Making these efficiency gains possible is a Nobel Prize–winning class of materials: metal-organic frameworks. Under a microscope, they look like clumps of melded sugar cubes. While the material can have thousands of different chemical compositions, Transaera uses a proprietary recipe ​“that is really good at soaking up water molecules.”

The startup coats a thin layer of this hydrophilic framework on a wheel with a honeycomb structure that air can flow through, Grama explained. As the wheel spins, it sucks moisture from sodden outdoor air before it’s cooled, thus reducing energy use while delivering fresh, conditioned air to improve the health and comfort of a building’s occupants.
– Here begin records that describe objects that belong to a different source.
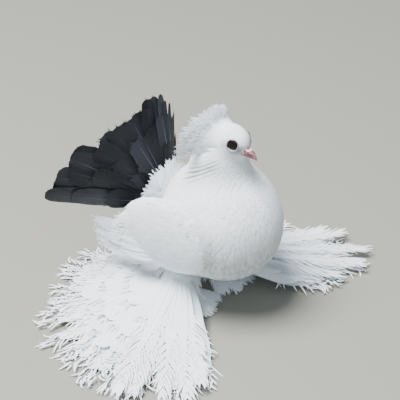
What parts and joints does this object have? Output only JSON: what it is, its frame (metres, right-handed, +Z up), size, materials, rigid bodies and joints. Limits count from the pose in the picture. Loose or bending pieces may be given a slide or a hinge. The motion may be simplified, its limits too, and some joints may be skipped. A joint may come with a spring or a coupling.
{
  "type": "fantail pigeon",
  "caption": "Life-size still model of a standing fantail pigeon: white body, shell crest, raised dark fan tail and large feathered feet.",
  "frame": {"origin": "centre of the bounding box at floor level, under the bird's body", "axes": "+Z up; the bird faces -Y and its right side is at -X"},
  "size_m": [0.3409, 0.2271, 0.2022],
  "materials": {
    "white_coat": "soft white plumage",
    "white_feather": "white feather vanes",
    "dark_feather": "charcoal feather vanes with a slight sheen",
    "bill": "pink horn, satin",
    "eye": "wet dark eye",
    "foot": "scaled red toes under white feathers"
  },
  "bodies": {
    "root": {"torso": "white_coat", "neck": "white_coat", "head": "white_coat", "eye_right": "eye", "eye_left": "eye", "bill_upper": "bill", "bill_lower": "bill", "crest": "white_feather", "tail": "dark_feather", "tail_coverts": "white_feather", "vent_feathers": "white_feather", "wing_right": "white_feather", "wing_left": "white_feather", "leg_right": "white_feather", "leg_left": "white_feather", "foot_right": "foot", "foot_left": "foot"}
  },
  "joints": []
}
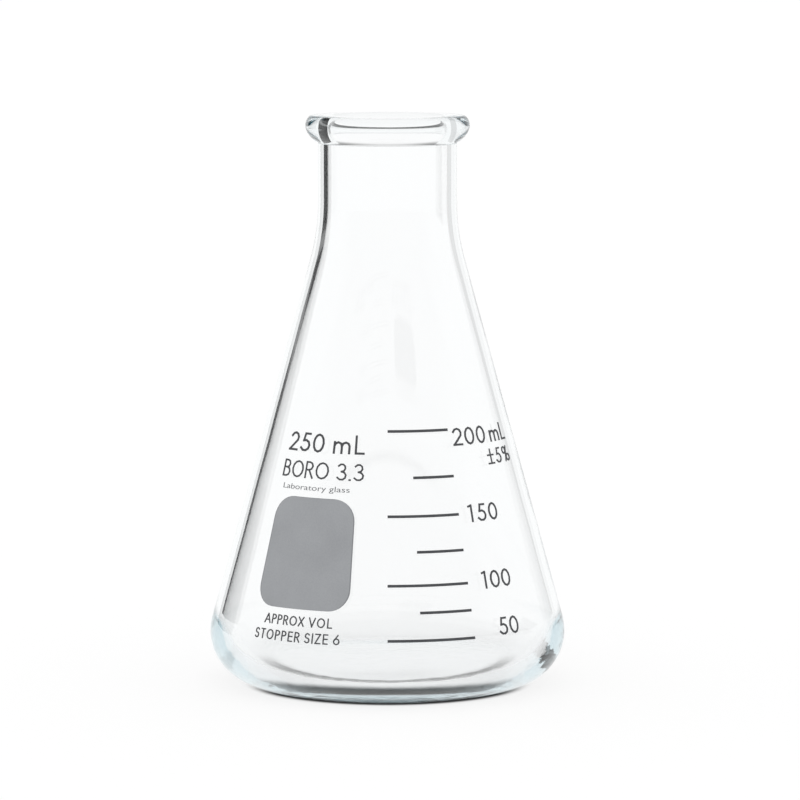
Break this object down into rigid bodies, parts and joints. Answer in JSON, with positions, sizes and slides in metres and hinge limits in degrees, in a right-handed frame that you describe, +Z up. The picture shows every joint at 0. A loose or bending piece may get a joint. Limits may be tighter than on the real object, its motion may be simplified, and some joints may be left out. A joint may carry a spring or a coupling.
{
  "type": "erlenmeyer flask",
  "caption": "Conical glass laboratory flask with a flat base, short beaded neck, and grey fired enamel graduations, lettering and writing spot",
  "frame": {"origin": "centre of the foot, on the surface the flask stands on", "axes": "+Z up along the flask's axis, -Y towards the marked front"},
  "size_m": [0.082, 0.082, 0.131],
  "materials": {
    "glass": "clear, fire polished",
    "dark_enamel": "matte fired enamel",
    "spot_enamel": "matte fired enamel, slightly toothed for pencil"
  },
  "bodies": {
    "root": {"flask_glass": "glass", "capacity_1_2": "dark_enamel", "capacity_2_5": "dark_enamel", "capacity_3_0": "dark_enamel", "capacity_4_m": "dark_enamel", "capacity_5_L": "dark_enamel", "glass_type_1_B": "dark_enamel", "glass_type_2_O": "dark_enamel", "glass_type_3_R": "dark_enamel", "glass_type_4_O": "dark_enamel", "glass_type_5_3": "dark_enamel", "glass_type_6_point": "dark_enamel", "glass_type_7_3": "dark_enamel", "graduation_100": "dark_enamel", "graduation_125": "dark_enamel", "graduation_150": "dark_enamel", "graduation_175": "dark_enamel", "graduation_200": "dark_enamel", "graduation_50": "dark_enamel", "graduation_75": "dark_enamel", "level_100_1_1": "dark_enamel", "level_100_2_0": "dark_enamel", "level_100_3_0": "dark_enamel", "level_150_1_1": "dark_enamel", "level_150_2_5": "dark_enamel", "level_150_3_0": "dark_enamel", "level_200_1_2": "dark_enamel", "level_200_2_0": "dark_enamel", "level_200_3_0": "dark_enamel", "level_200_4_m": "dark_enamel", "level_200_5_L": "dark_enamel", "level_50_1_5": "dark_enamel", "level_50_2_0": "dark_enamel", "marking_spot": "spot_enamel", "stopper_note_10_Z": "dark_enamel", "stopper_note_11_E": "dark_enamel", "stopper_note_12_6": "dark_enamel", "stopper_note_1_S": "dark_enamel", "stopper_note_2_T": "dark_enamel", "stopper_note_3_O": "dark_enamel", "stopper_note_4_P": "dark_enamel", "stopper_note_5_P": "dark_enamel", "stopper_note_6_E": "dark_enamel", "stopper_note_7_R": "dark_enamel", "stopper_note_8_S": "dark_enamel", "stopper_note_9_I": "dark_enamel", "tolerance_1_plus_minus": "dark_enamel", "tolerance_2_5": "dark_enamel", "tolerance_3_percent": "dark_enamel", "volume_note_1_A": "dark_enamel", "volume_note_2_P": "dark_enamel", "volume_note_3_P": "dark_enamel", "volume_note_4_R": "dark_enamel", "volume_note_5_O": "dark_enamel", "volume_note_6_X": "dark_enamel", "volume_note_7_V": "dark_enamel", "volume_note_8_O": "dark_enamel", "volume_note_9_L": "dark_enamel"}
  },
  "joints": []
}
Transaera makes the dehumidification portion of the heat pump, and it partners with an unnamed U.S.-based manufacturer that builds the rest of the system. The startup has previously announced $15 million in seed and grant funding. In addition to Amazon, ProFood Properties has installed two Transaera heat pumps at its commercial kitchen in Hialeah, Florida.

Depending on demand, the startup plans to produce hundreds of units per year by 2028. Ultimately, Grama hopes to tailor the tech for individual households, too.

Transaera’s innovation, he said, ​“applies really well to any size of air conditioner.”